In that case, other types of straps, such as the regular ones, would be a more suitable alternative to gym deadlift gloves.
They’re also called a single loop strap because of how they look. They usually have unequal sides in terms of thickness and you wrap them around the bar before lifting.
If you want to find out more about lifting straps, how to use them properly, and whether regular or figure 8 straps are better for you, make sure that you read my best lifting straps guide.
4. Strengthening Your Natural Grip
While using straps and hooks to improve your grip over the bar is a great idea, they sometimes have a technical disadvantage of developing dependencies. This happens due to the gap creating between your deadlift muscles and hand strength.
If you want your hands to keep up and get some strength on their own, improving the strength of the grip naturally is your way to go.
Moreover, I also wrote a full guide that walks you through all the techniques and details to train your grip and how to use the grippers properly with sample routines and information about their resistance levels.

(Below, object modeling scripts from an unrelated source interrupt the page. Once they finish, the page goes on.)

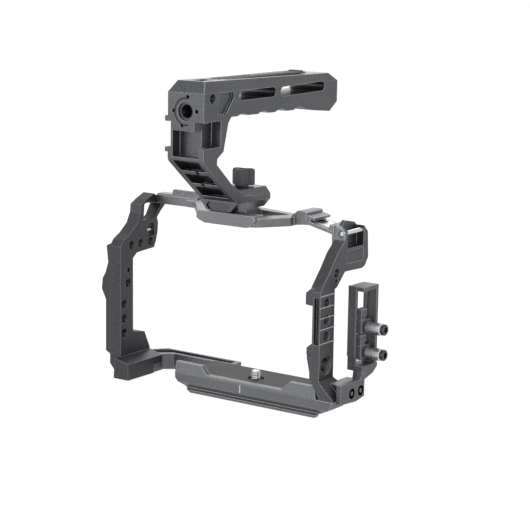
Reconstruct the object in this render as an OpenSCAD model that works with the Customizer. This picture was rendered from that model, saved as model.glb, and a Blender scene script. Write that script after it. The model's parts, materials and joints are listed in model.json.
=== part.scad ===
// Camera cage with dovetail base, top handle on a rail, and a cable clamp on the port side.
// X runs to the port side, Y runs away from the lens, Z is up. Millimetres.
// The origin is the axis of the camera screw, at the seat that the camera stands on.

/* [Cage] */
// Height of the top face of the cage above the camera seat
cage_h = 118.5; // [116:0.5:124]
// Distance from the camera screw to the front face
front_y = 20; // [19:0.5:22]
// Distance from the camera screw to the outer face of the port column
port_x = 65.5; // [64:0.5:70]
// Distance from the camera screw to the inner face of the grip plate
grip_x = 108; // [104:0.5:114]
// Greatest thickness of the port column along X
port_wall = 12.5; // [11.5:0.1:13.5]
// Thickness of the grip plate along X
grip_wall = 10; // [8:0.1:12]
// Reach of the strap block of the port column behind the camera screw
strap_back = 39.5; // [36:0.5:43]
// Reach of the top corner of the grip plate behind the camera screw
grip_back = 34.2; // [32:0.1:37]

/* [Base plate] */
// Reach of the base plate from the camera screw toward the grip
base_left = 56.5; // [52:0.5:60]
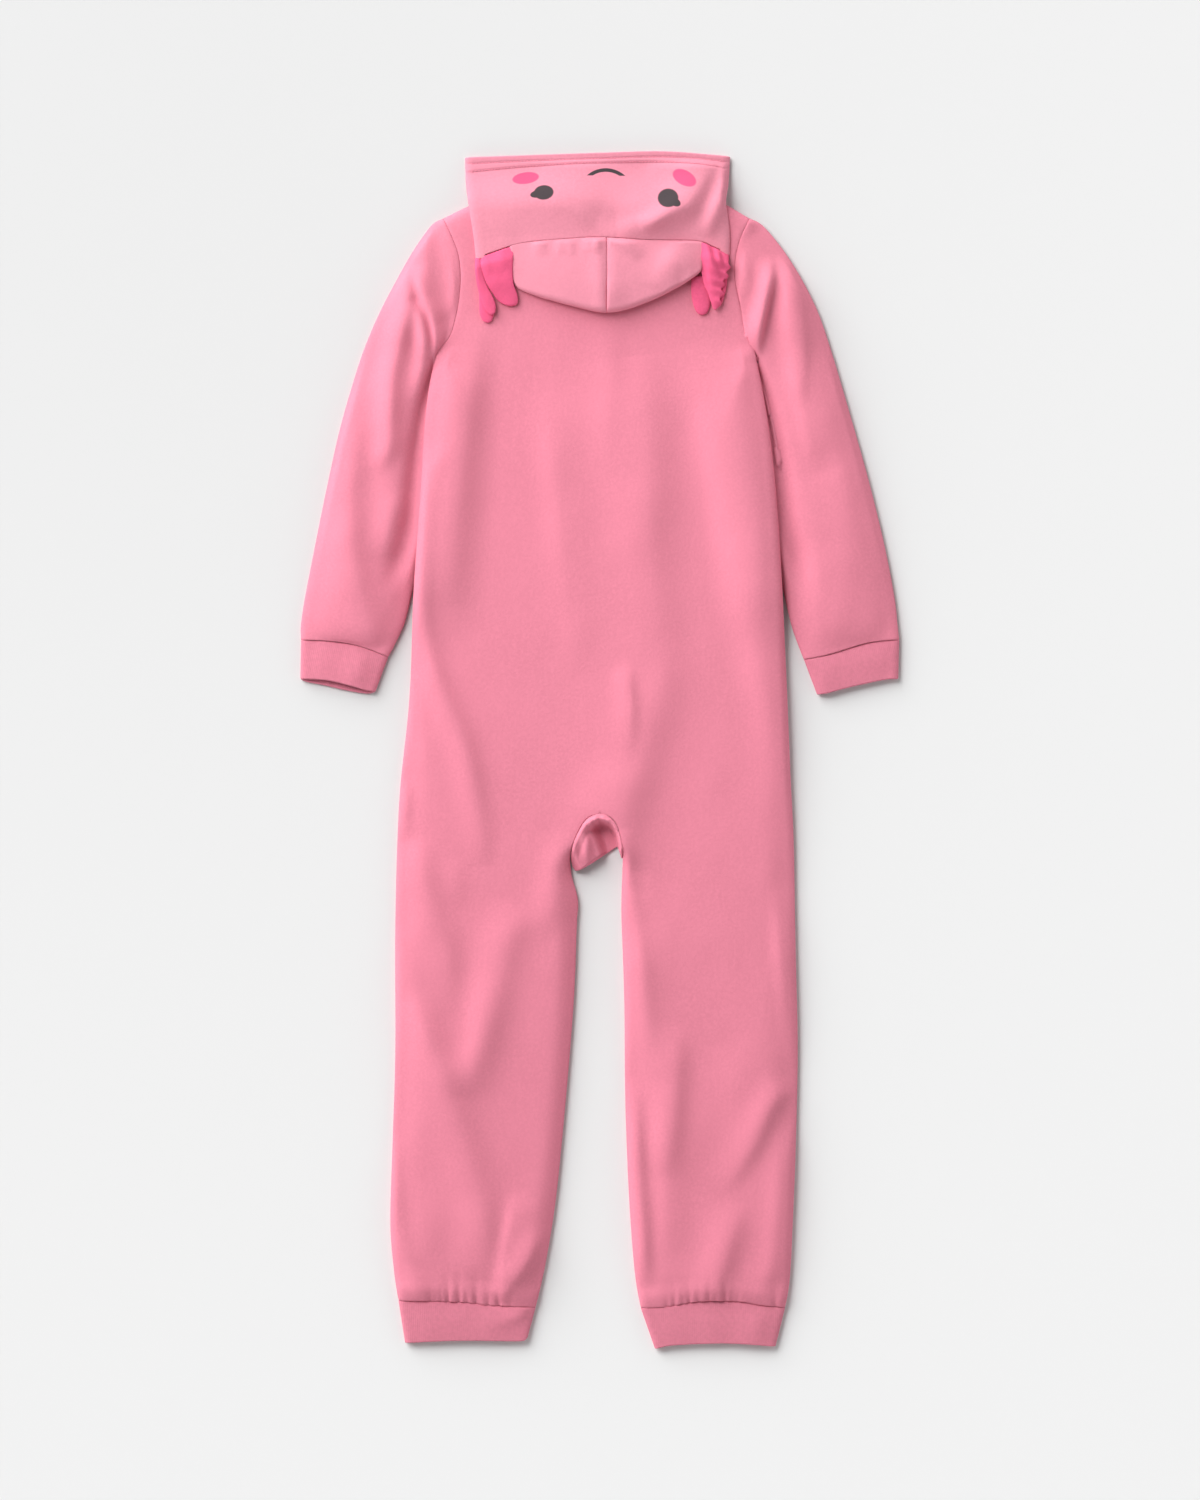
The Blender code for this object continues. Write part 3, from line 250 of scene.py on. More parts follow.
def wall(grid, normal, thickness, edge, wrap=False, keep=None, joined=None):
    # closed wall: outer face, inner face one thickness further in, and a rim. The wall thins to nothing where
    # edge is 0, which rounds its rim off. It has no rim between joined points, where another wall goes on
    rows, columns = grid.shape[:2]
    middle = grid - normal * (thickness / 2)
    reach = normal * (thickness / 2) * edge[:, :, None]
    outer, inner = middle + reach, middle - reach
    index = np.arange(rows * columns).reshape(rows, columns)
    innerIndex = np.where(edge < 1e-6, index, index + rows * columns)
    right = np.roll(index, -1, axis=1) if wrap else index[:, 1:]
    left = index if wrap else index[:, :-1]
    quads = np.stack([left[:-1], right[:-1], right[1:], left[1:]], axis=2)
    quads = quads.reshape(-1, 4) if keep is None else quads[keep]
    toInner = innerIndex.ravel()
    ring = np.vstack([quads[:, [k, (k + 1) % 4]] for k in range(4)])
    ordered = np.sort(ring, axis=1)
    _, first, uses = np.unique(ordered, axis=0, return_index=True, return_counts=True)
    rim = ring[first[uses == 1]]
    rim = rim[(toInner[rim] != rim).any(axis=1)]
    if joined is not None:
        rim = rim[~joined.ravel()[rim].all(axis=1)]
    faces = [quads, toInner[quads[:, ::-1]], np.column_stack([rim[:, ::-1], toInner[rim]])]
    points = np.vstack([outer.reshape(-1, 3), inner.reshape(-1, 3)])
    a, b, c = (points[quads[:, k]] for k in range(3))
    facing = (np.cross(b - a, c - a) * normal.reshape(-1, 3)[quads[:, 0]]).sum()
    return points, [f[:, ::-1] if facing < 0 else f for f in faces]


def addObject(name, data):
    made = bpy.data.objects.new(name, data)
    bpy.context.scene.collection.objects.link(made)
    return made


def makeMesh(name, walls, finishes, finishOf=None):
    # one object from the points and faces of one or more walls, with points that coincide merged and faces
    # turned outward, which they are when the sum of a x b . c over the triangles is positive;
    # finishOf(points, faces) may give each face its finish's number
    points, faces, start = [], [], 0
    for wallPoints, wallFaces in walls:
        points.append(wallPoints)
        faces += [f + start for f in wallFaces]
        start += len(wallPoints)
    points, faces = np.vstack(points), np.vstack(faces)
    points[:, 2] = np.maximum(points[:, 2], 0)
    a, b, c, d = (points[faces[:, k]] for k in range(4))
    if (np.cross(a, b) * c + np.cross(a, c) * d).sum() < 0:
        faces = faces[:, ::-1]
    mesh = bpy.data.meshes.new(name)
    mesh.from_pydata(points * mm, [], faces.tolist())
    for finish in finishes:
        mesh.materials.append(finish)
    if finishOf:
        mesh.polygons.foreach_set("material_index", finishOf(points, faces).astype(np.int32))
    merged = bmesh.new()
    merged.from_mesh(mesh)
    bmesh.ops.remove_doubles(merged, verts=merged.verts, dist=0.004 * mm)
    merged.to_mesh(mesh)
    merged.free()
    mesh.shade_smooth()
    return addObject(name, mesh)


def loopFaces(rows, columns):
    # quads between the rows of a grid whose columns close on themselves
    index = np.arange(rows * columns).reshape(rows, columns)
    turned = np.roll(index, -1, axis=1)
    return np.stack([index[:-1], index[1:], turned[1:], turned[:-1]], axis=2).reshape(-1, 4)


wireSides = 5


def wire(line, radius, aside):
    # rings of points round a line, or round each of many lines; a ring's first axis is square to the line and
    # to the direction given
    along = unit(np.gradient(line, axis=-2))
    side = unit(np.cross(along, aside))
    other = np.cross(side, along)
    around = np.linspace(0, 2 * math.pi, wireSides, endpoint=False)[:, None]
    ring = side[..., None, :] * np.cos(around) + other[..., None, :] * np.sin(around)
    return line[..., None, :] + radius * ring


def place(piece, slotName, *nodes, body="garment"):
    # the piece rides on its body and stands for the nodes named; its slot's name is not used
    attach(piece, body)
    if nodes:
        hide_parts(*nodes)
    return piece


# finishes
def nodeAdder(tree):
    # gives a function that adds a node to the tree and returns one of its outputs. Inputs, by name or number,
    # are sockets or values, and a colour leaves out its alpha
    def add(kind, inputs, output=0, **settings):
        node = tree.nodes.new("ShaderNode" + kind)
        for key, value in settings.items():
            setattr(node, key, value)
        for key, value in inputs.items():
            socket = node.inputs[key]
            if isinstance(value, bpy.types.NodeSocket):
                tree.links.new(value, socket)
            else:
                socket.default_value = (*value, 1) if socket.type == "RGBA" else value
        return node.outputs[output]
    return add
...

Main Features: What To Look For With Deadlift Gloves
Gloves are typically thick, which you now know is a bad thing. Always check the thickness of the material and find the sweet spot that offers protection without being too bulky and limiting your grip power.
Materials and Durability
One of the main problems with deadlift workout gloves is that they’re typically thin to avoid unnecessary padding this impact grip, but that also makes them uncomfortable.
That’s why you need to make sure that the gloves make up for the thin materials by offering naturally durable ones, such as neoprene and leather.
Avoiding the Extras
Additional features like built-in wrist support and full-finger coverage are not necessary for the deadlift movement, so you’re better off avoiding them anyway.
I hope that this guide has led you to a satisfying answer regarding the best deadlift gloves on the market.
If gloves are still your choice, make sure that they're a grip-enhancing type like the Gymreapers Weight Lifting Grips rather than traditional thick gloves.